The Aug. 13 announcement on Israel and UAE normalizing relations generated a swirl of rumors, with the Israeli press busy guessing which Arab/Muslim country would be next in line for renewal or establishment of ties. Sudanese and Israeli officials hinted that both countries are viewing a similar rapprochement. On Aug. 16, Israel's Intelligence Minister Eli Cohen said Bahrain and Oman could soon follow the UAE in recognizing the State of Israel, adding, "In my assessment, there is a chance that already in the coming year there will be a peace deal with additional countries in Africa, chief among them Sudan." The statement today by Khartoum pushes Sudan to the top of the rapprochement list.

Senior Israeli officials were quick to react to Sadiq’s statement. Foreign Minister Gabi Ashkenazi tweeted, "The announcement by the Sudanese Ministry of Foreign Affairs highlights the fundamental change that is taking place in the Middle East in general, and in Sudan in particular, 53 years after the Khartoum Conference in which Sudan called for no recognition of the State of Israel." In a second tweet, Ashkenazi emphasized that "Israel’s diplomatic activity led by the Ministry of Foreign Affairs, continues to create further important opportunities such as the connections between Israel and Sudan."

Prime Minister Benjamin Netanyahu also responded quickly, saying, “Israel, Sudan and the entire region will benefit from the peace agreement, and together they can build a better future for all the peoples of the region. We will do everything necessary to make this vision a reality.”

Sudan served in the past as a route for Iran to smuggle weapons into the Gaza Strip. In 2012, Sudan blamed Israel for a blast in a Khartoum military factory. But those were the days of toppled President Omar al-Bashir, and Sudan is a different country now on many levels.

Last February, while visiting Uganda, Netanyahu met secretly with the head of the Sudanese Sovereignty Council, Gen. Abdel Fatah al-Burhan. The meeting was reported only after it took place. Still, the fact that Netanyahu met with an army man and not with the civil prime minister raised some eyebrows in the international community over Khartoum’s motivation for rapprochement with Israel. Assessments back then said Khartoum is mainly interested in Israeli military and intelligence capabilities.

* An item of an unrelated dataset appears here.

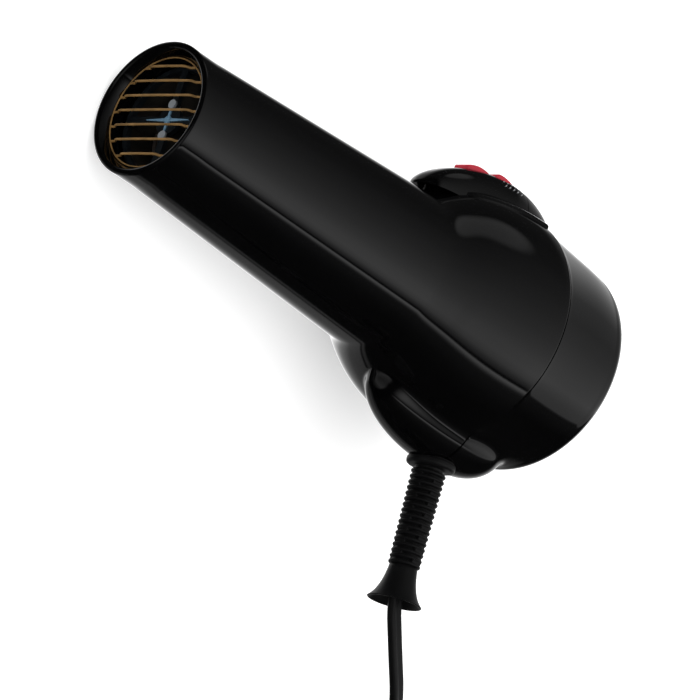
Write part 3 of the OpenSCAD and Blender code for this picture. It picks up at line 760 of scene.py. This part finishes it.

Sudan is still listed by the United States as a country that sponsors terrorism. As such, it is subjected to different sanctions. Haim Koren of the Herzliya Interdisciplinary Center, who served as ambassador to Egypt and as Israel’s first ambassador to South Sudan, told Al-Monitor Khartoum has been working on ties with Israel for quite a while. "The Sudanese are interested in getting out of the list of countries supporting terrorism. They have been discussing this for a long time both with us, Israel and with US Secretary of State Mike Pompeo," says Koren. An expert on the region, Koren says Khartoum is interested in development programs in smart agriculture and water management, among other projects of the kind that Israel excels in and is operating in other African countries. "More so, they are interested in gaining legitimacy vis-a-vis the West. They want to join the camp of the ‘good guys,'" says Koren.

Yet for the moment it seems that Sudan prefers to remain prudent. Just a few hours after the publication of the interview with Sadiq, and following large public exposure, Sudan’s acting Foreign Minister Omar Qamar al-Din Ismail denied that Khartoum was negotiating an agreement with Israel, and stated that the Sudanese government was “surprised” by the claim by his spokesman. Nevertheless, Sudanese sources told the press that mediated deliberations between Jerusalem and Khartoum have been going on for months now.  An Israeli diplomatic expert confirmed that to Al-Monitor.

Editors' note: Aug. 18, 2020. This article has been updated since its initial publication.